Montañita Brewing Company | We also visited the town’s only microbrewery, Montañita Brewing Company, where we enjoyed two pints beachfront while watching the surfers. The beer was mediocre, but it was a good atmosphere and decent price ($5).

Budget & Practicalities

Getting There | CLP has the monopoly on the route Guayaquil -> Montañita. Bus costs $2.50 each way, with times nearly every hour both ways. Bus is right downtown, no more than a few blocks from most hostels.

Transportation | Once you’re there, no need for a taxi for any reason. Everything is easily walkable or bikable if you want to go to surrounding towns.

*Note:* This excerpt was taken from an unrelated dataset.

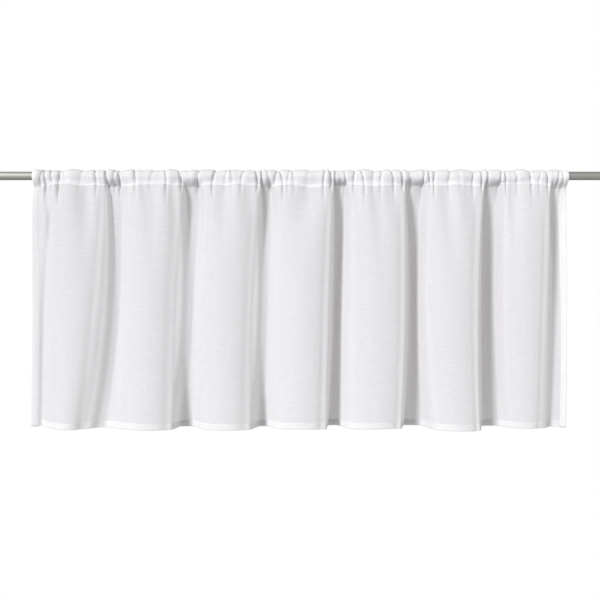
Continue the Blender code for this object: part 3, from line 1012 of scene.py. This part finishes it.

Eating | Street snacks from $.50, smoothies for $2-2.50 (if it has fancy fruit); Lunch menus from $3.50-$7+ (but again, just avoid tourist areas).

Drinking | Dozens of bars offer the same drinks for the same “happy hour” prices which extend all day. Don’t pay more than 2 for $5. The tropical drink vendors sell theirs starting at $3, and a large Pilsen beer on the beach is $2.

Surfing | Board rentals seem to average $10 for a half day, $15 for a full day. Lessons vary depending on length, etc. Literally dozens of options for surf schools and rentals.